## Recorded data
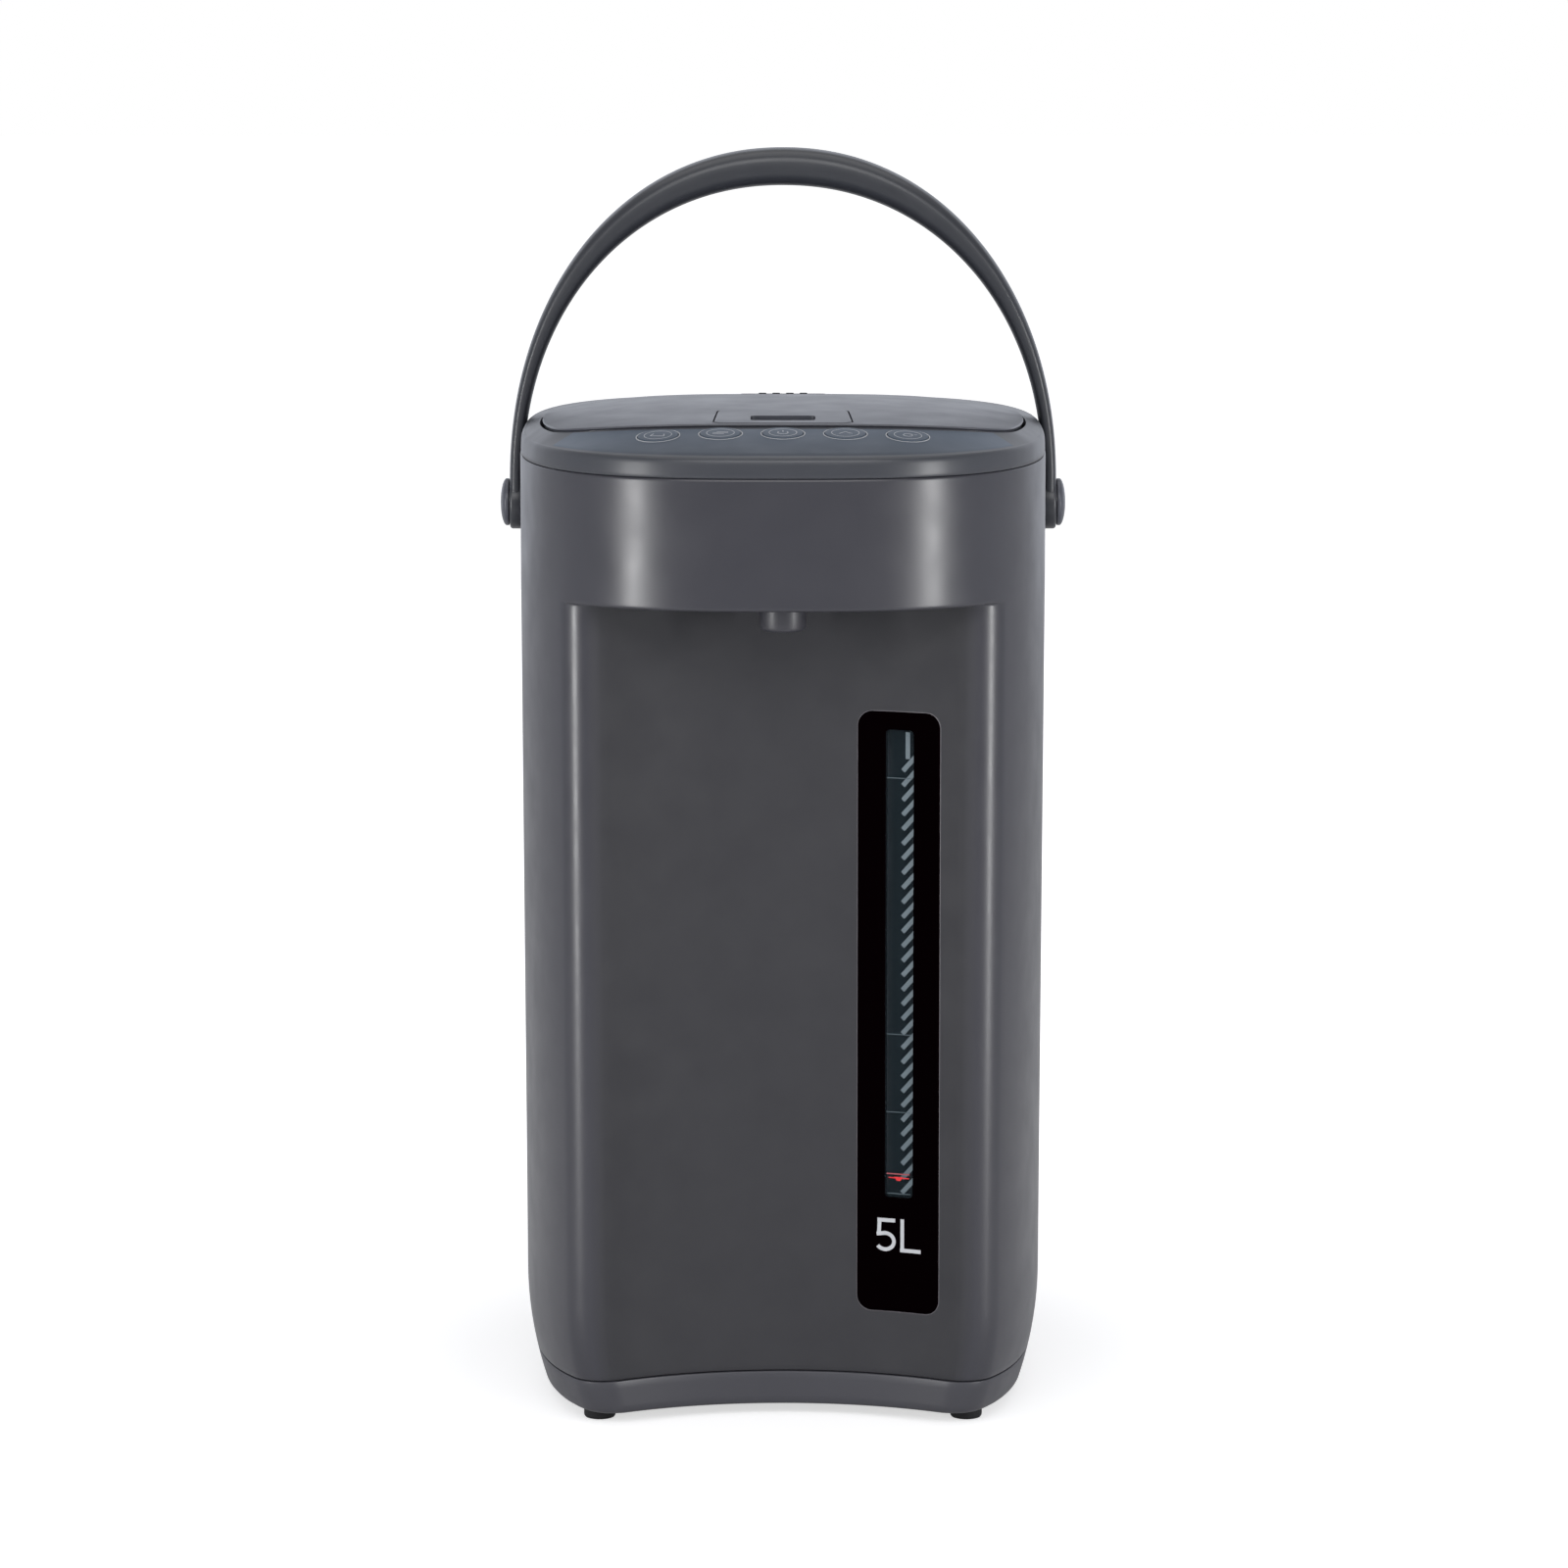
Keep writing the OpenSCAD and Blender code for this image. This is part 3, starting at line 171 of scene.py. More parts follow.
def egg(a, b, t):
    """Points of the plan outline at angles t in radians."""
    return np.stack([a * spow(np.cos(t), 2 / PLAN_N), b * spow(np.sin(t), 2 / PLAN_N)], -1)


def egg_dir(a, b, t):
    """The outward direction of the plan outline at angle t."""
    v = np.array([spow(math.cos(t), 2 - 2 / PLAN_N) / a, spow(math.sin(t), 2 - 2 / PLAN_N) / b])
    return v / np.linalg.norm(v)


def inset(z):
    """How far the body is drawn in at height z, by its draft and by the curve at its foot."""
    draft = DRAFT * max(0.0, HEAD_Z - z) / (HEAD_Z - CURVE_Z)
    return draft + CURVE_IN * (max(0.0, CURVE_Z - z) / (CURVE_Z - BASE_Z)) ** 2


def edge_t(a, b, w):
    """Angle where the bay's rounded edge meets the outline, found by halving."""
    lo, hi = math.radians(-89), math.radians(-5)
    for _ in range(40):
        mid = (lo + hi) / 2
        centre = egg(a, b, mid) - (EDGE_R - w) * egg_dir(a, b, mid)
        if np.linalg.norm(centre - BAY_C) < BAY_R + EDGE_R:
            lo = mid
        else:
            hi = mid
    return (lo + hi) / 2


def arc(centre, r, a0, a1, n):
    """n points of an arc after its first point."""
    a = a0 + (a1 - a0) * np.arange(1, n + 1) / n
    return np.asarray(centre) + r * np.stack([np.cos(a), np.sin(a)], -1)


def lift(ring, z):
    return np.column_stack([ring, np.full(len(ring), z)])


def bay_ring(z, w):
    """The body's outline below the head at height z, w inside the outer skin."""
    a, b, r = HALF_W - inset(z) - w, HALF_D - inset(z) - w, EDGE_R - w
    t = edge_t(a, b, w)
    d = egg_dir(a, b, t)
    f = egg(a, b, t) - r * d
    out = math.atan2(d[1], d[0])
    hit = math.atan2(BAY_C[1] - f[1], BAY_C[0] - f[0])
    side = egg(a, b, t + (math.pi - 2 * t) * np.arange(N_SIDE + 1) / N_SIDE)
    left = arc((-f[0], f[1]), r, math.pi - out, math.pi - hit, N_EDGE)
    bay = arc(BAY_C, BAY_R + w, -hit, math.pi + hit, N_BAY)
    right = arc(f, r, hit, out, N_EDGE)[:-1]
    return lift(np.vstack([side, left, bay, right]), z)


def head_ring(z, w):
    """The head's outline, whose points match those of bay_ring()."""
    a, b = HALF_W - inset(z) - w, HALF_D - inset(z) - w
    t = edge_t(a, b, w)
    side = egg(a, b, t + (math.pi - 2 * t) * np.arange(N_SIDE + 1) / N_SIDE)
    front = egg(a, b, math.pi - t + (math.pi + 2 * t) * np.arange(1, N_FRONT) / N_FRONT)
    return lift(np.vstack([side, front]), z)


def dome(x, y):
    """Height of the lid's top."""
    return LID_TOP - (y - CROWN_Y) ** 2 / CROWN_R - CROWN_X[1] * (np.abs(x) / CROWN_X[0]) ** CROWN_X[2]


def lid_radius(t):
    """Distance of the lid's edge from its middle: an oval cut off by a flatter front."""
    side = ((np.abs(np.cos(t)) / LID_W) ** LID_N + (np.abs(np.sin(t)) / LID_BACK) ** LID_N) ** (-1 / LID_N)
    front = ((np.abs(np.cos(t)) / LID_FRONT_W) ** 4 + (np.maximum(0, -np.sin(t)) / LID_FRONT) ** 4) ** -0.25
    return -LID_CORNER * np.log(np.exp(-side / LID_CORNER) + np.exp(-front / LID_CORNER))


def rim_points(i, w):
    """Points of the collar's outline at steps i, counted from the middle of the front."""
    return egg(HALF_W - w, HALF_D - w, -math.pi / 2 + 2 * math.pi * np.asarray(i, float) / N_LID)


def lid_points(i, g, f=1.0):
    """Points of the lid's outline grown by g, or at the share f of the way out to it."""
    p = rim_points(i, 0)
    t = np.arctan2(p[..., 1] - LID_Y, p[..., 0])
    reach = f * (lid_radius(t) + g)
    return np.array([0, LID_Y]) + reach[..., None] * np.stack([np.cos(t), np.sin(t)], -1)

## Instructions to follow
Write down every line of the data exactly as it appears above.

## Written solution
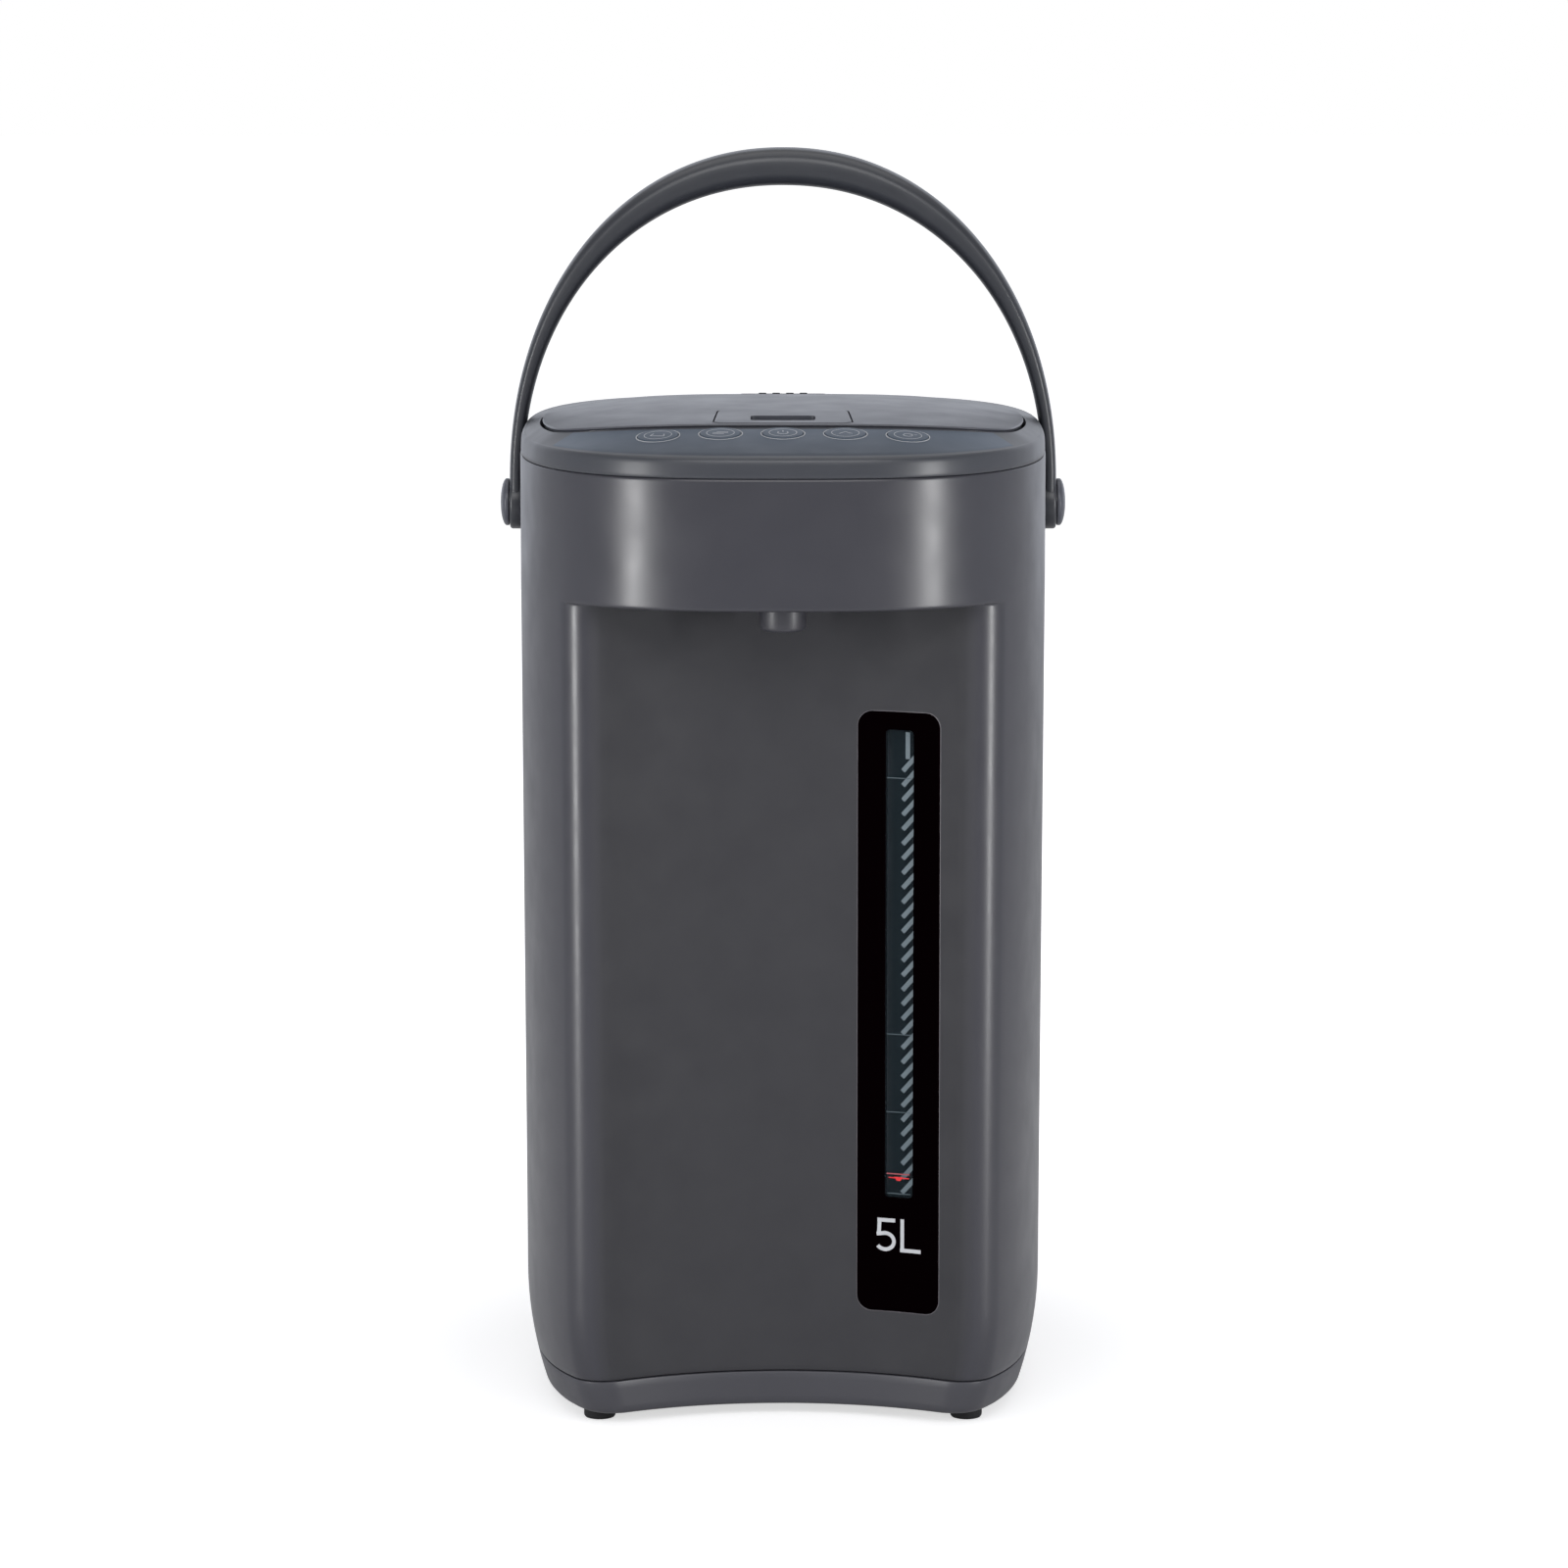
Keep writing the OpenSCAD and Blender code for this image. This is part 3, starting at line 171 of scene.py. More parts follow.
def egg(a, b, t):
    """Points of the plan outline at angles t in radians."""
    return np.stack([a * spow(np.cos(t), 2 / PLAN_N), b * spow(np.sin(t), 2 / PLAN_N)], -1)


def egg_dir(a, b, t):
    """The outward direction of the plan outline at angle t."""
    v = np.array([spow(math.cos(t), 2 - 2 / PLAN_N) / a, spow(math.sin(t), 2 - 2 / PLAN_N) / b])
    return v / np.linalg.norm(v)


def inset(z):
    """How far the body is drawn in at height z, by its draft and by the curve at its foot."""
    draft = DRAFT * max(0.0, HEAD_Z - z) / (HEAD_Z - CURVE_Z)
    return draft + CURVE_IN * (max(0.0, CURVE_Z - z) / (CURVE_Z - BASE_Z)) ** 2


def edge_t(a, b, w):
    """Angle where the bay's rounded edge meets the outline, found by halving."""
    lo, hi = math.radians(-89), math.radians(-5)
    for _ in range(40):
        mid = (lo + hi) / 2
        centre = egg(a, b, mid) - (EDGE_R - w) * egg_dir(a, b, mid)
        if np.linalg.norm(centre - BAY_C) < BAY_R + EDGE_R:
            lo = mid
        else:
            hi = mid
    return (lo + hi) / 2


def arc(centre, r, a0, a1, n):
    """n points of an arc after its first point."""
    a = a0 + (a1 - a0) * np.arange(1, n + 1) / n
    return np.asarray(centre) + r * np.stack([np.cos(a), np.sin(a)], -1)


def lift(ring, z):
    return np.column_stack([ring, np.full(len(ring), z)])


def bay_ring(z, w):
    """The body's outline below the head at height z, w inside the outer skin."""
    a, b, r = HALF_W - inset(z) - w, HALF_D - inset(z) - w, EDGE_R - w
    t = edge_t(a, b, w)
    d = egg_dir(a, b, t)
    f = egg(a, b, t) - r * d
    out = math.atan2(d[1], d[0])
    hit = math.atan2(BAY_C[1] - f[1], BAY_C[0] - f[0])
    side = egg(a, b, t + (math.pi - 2 * t) * np.arange(N_SIDE + 1) / N_SIDE)
    left = arc((-f[0], f[1]), r, math.pi - out, math.pi - hit, N_EDGE)
    bay = arc(BAY_C, BAY_R + w, -hit, math.pi + hit, N_BAY)
    right = arc(f, r, hit, out, N_EDGE)[:-1]
    return lift(np.vstack([side, left, bay, right]), z)


def head_ring(z, w):
    """The head's outline, whose points match those of bay_ring()."""
    a, b = HALF_W - inset(z) - w, HALF_D - inset(z) - w
    t = edge_t(a, b, w)
    side = egg(a, b, t + (math.pi - 2 * t) * np.arange(N_SIDE + 1) / N_SIDE)
    front = egg(a, b, math.pi - t + (math.pi + 2 * t) * np.arange(1, N_FRONT) / N_FRONT)
    return lift(np.vstack([side, front]), z)


def dome(x, y):
    """Height of the lid's top."""
    return LID_TOP - (y - CROWN_Y) ** 2 / CROWN_R - CROWN_X[1] * (np.abs(x) / CROWN_X[0]) ** CROWN_X[2]


def lid_radius(t):
    """Distance of the lid's edge from its middle: an oval cut off by a flatter front."""
    side = ((np.abs(np.cos(t)) / LID_W) ** LID_N + (np.abs(np.sin(t)) / LID_BACK) ** LID_N) ** (-1 / LID_N)
    front = ((np.abs(np.cos(t)) / LID_FRONT_W) ** 4 + (np.maximum(0, -np.sin(t)) / LID_FRONT) ** 4) ** -0.25
    return -LID_CORNER * np.log(np.exp(-side / LID_CORNER) + np.exp(-front / LID_CORNER))


def rim_points(i, w):
    """Points of the collar's outline at steps i, counted from the middle of the front."""
    return egg(HALF_W - w, HALF_D - w, -math.pi / 2 + 2 * math.pi * np.asarray(i, float) / N_LID)


def lid_points(i, g, f=1.0):
    """Points of the lid's outline grown by g, or at the share f of the way out to it."""
    p = rim_points(i, 0)
    t = np.arctan2(p[..., 1] - LID_Y, p[..., 0])
    reach = f * (lid_radius(t) + g)
    return np.array([0, LID_Y]) + reach[..., None] * np.stack([np.cos(t), np.sin(t)], -1)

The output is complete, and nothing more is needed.